▶ _What is being asked_
Look through the data below. Pick out the lines holding the string "with".
-- start --
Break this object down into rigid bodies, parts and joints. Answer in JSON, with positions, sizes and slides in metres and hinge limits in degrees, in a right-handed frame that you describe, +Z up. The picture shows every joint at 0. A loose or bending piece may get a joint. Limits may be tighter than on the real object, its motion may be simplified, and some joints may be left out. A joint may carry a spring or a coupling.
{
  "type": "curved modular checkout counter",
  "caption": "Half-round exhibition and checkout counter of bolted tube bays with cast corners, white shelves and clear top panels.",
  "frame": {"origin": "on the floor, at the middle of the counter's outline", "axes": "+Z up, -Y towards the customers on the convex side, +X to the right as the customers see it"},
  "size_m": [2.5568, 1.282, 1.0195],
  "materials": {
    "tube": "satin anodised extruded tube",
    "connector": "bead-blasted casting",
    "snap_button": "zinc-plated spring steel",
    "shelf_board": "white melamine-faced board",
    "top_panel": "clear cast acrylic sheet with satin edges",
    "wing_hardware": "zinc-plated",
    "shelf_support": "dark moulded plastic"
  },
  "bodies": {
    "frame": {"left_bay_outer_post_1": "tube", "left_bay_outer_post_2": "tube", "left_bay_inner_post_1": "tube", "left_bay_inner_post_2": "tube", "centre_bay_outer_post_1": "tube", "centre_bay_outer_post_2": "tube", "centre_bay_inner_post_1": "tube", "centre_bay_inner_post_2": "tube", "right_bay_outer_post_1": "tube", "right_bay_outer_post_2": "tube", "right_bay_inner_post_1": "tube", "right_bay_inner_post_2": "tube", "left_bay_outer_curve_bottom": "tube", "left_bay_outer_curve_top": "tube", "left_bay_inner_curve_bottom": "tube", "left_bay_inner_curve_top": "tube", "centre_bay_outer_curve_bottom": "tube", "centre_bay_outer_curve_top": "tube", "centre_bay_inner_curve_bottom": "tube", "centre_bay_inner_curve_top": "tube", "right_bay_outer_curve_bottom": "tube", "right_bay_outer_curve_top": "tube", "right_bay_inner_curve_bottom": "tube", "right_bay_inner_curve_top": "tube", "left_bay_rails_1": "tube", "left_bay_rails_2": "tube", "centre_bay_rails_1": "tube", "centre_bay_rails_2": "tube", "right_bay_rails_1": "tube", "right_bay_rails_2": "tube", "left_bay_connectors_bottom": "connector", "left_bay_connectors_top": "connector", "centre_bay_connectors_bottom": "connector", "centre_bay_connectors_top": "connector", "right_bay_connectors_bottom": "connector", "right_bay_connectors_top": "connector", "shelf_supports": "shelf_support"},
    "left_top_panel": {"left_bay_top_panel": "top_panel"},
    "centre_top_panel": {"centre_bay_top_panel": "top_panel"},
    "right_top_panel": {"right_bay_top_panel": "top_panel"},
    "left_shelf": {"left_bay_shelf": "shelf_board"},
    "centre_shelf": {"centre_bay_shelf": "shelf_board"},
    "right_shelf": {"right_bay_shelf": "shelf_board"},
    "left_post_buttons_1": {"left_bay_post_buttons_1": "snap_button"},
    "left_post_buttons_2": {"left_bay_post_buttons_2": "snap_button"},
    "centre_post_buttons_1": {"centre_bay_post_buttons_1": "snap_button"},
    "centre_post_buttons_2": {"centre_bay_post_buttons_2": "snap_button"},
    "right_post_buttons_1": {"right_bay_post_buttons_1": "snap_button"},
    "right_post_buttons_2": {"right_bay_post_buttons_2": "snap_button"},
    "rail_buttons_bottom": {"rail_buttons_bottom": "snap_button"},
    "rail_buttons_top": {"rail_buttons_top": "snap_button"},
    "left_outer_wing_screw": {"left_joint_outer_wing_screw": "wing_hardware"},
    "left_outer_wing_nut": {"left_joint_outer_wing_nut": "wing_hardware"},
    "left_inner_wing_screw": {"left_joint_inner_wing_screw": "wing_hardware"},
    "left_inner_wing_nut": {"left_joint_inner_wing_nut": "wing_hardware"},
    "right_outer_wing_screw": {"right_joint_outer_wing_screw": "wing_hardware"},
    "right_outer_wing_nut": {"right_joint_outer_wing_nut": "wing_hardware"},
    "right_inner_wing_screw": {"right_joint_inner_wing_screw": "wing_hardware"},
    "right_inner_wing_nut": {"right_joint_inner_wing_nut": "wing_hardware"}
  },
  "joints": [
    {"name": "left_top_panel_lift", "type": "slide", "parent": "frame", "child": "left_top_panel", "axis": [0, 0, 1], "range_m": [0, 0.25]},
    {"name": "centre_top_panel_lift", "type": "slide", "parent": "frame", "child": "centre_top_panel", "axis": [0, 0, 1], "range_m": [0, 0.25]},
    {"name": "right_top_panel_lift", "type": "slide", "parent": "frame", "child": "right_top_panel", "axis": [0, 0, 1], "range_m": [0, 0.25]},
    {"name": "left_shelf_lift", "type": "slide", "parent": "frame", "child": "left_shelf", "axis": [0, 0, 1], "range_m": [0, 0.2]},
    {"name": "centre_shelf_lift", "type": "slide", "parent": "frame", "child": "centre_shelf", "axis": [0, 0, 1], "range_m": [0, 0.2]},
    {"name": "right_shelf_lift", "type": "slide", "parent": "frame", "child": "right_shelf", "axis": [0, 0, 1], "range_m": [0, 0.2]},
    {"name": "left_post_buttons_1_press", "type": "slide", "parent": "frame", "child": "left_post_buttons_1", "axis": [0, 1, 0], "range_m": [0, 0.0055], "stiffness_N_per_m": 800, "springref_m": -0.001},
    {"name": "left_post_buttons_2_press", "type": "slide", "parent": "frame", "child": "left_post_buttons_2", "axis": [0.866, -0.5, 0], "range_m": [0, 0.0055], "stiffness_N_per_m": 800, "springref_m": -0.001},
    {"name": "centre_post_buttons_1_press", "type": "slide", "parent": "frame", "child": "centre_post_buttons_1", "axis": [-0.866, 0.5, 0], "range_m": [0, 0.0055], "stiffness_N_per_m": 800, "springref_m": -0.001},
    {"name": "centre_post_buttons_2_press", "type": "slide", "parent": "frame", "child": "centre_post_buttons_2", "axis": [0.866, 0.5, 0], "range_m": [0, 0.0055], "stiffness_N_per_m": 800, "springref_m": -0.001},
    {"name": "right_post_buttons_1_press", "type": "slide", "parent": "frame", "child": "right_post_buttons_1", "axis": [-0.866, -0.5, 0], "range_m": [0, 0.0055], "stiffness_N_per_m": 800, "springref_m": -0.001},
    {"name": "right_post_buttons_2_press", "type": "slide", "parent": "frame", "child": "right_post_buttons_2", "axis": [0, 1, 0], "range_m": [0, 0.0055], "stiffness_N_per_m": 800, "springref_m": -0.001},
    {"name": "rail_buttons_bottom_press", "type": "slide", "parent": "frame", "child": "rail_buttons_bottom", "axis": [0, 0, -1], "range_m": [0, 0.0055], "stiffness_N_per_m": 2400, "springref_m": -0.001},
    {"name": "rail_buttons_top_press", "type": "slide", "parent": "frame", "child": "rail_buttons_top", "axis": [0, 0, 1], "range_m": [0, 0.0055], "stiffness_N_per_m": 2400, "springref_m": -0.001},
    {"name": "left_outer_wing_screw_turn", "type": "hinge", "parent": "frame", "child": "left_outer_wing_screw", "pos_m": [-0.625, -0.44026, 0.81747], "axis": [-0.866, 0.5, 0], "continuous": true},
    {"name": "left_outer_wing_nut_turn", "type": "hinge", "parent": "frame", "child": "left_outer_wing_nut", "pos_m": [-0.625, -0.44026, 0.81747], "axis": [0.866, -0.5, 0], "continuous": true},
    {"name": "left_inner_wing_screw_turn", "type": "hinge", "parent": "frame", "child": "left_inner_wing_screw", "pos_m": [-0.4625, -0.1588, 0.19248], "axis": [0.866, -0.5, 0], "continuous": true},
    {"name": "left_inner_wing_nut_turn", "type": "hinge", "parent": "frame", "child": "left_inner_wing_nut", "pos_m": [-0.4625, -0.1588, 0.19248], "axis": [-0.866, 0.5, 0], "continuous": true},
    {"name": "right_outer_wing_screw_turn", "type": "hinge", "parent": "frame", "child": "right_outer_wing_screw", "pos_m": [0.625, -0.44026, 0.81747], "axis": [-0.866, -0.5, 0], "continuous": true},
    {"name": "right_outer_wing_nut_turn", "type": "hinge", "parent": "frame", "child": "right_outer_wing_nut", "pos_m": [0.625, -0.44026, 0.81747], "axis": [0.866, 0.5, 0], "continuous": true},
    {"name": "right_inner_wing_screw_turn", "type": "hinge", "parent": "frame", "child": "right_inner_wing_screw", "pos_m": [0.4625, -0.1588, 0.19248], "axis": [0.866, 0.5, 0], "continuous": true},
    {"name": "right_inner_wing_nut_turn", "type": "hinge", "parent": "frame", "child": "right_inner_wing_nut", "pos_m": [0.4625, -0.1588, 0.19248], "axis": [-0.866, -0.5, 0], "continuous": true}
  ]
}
-- end --
▶ _Finished exercise_
Break this object down into rigid bodies, parts and joints. Answer in JSON, with positions, sizes and slides in metres and hinge limits in degrees, in a right-handed frame that you describe, +Z up. The picture shows every joint at 0. A loose or bending piece may get a joint. Limits may be tighter than on the real object, its motion may be simplified, and some joints may be left out. A joint may carry a spring or a coupling.
  "caption": "Half-round exhibition and checkout counter of bolted tube bays with cast corners, white shelves and clear top panels.",
    "top_panel": "clear cast acrylic sheet with satin edges",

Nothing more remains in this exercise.